How much text do I need for accurate frequency analysis?
For statistically meaningful results that reflect typical language patterns, aim for at least 300–500 words. With very short samples — a single sentence or a few lines — the distribution can be highly skewed by the specific words used, and you may find rare letters like Q or Z outranking common ones simply due to chance. Longer texts smooth out these fluctuations and produce distributions that more closely match the expected frequency profile of the language.
How is letter frequency analysis different from word frequency analysis?
Letter frequency analysis examines individual alphabetic characters and their distribution, while word frequency analysis looks at whole words and how often each appears. Letter analysis is more language-agnostic and useful for cryptography, compression algorithms, and phonemic studies. Word frequency analysis is better for identifying overused vocabulary, studying writing style, or building search indexes. For a complete picture of a text's linguistic profile, both types of analysis complement each other well.
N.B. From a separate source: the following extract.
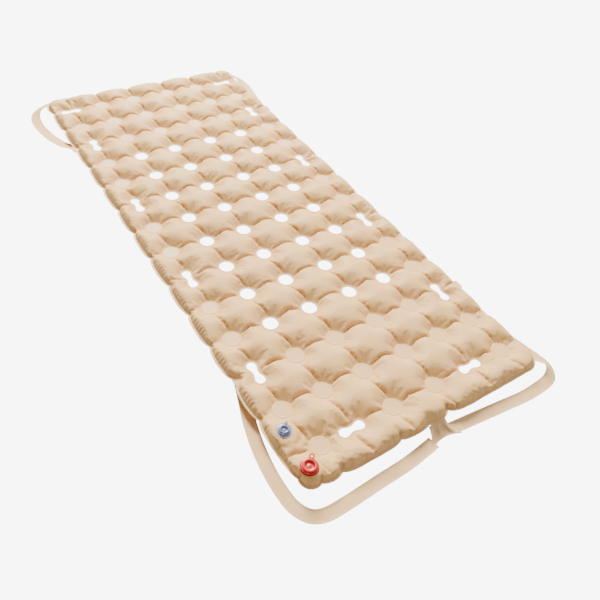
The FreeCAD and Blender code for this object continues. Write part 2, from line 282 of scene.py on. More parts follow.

Can I use this tool to analyze text in languages other than English?
Yes, the tool will count letter frequencies in any Latin-alphabet text regardless of language. However, the frequency rankings will differ from English norms — for example, in Spanish the letter A is the most common, and in German the letter E still leads but is followed by different letters than in English. If you're performing cryptanalysis on a non-English cipher, you'll need to compare your results against the frequency table for the specific language rather than the standard English order.
What are pangrams and how can this tool help verify them?
A pangram is a sentence that uses every letter of the alphabet at least once — the most famous example being 'The quick brown fox jumps over the lazy dog.' By running a pangram candidate through the Find Top Letters tool, you can instantly confirm that all 26 letters appear (no letter should show a count of zero). This is far faster and more reliable than manually scanning a sentence and is especially useful for educators, typographers, and puzzle designers who create or test pangrams regularly.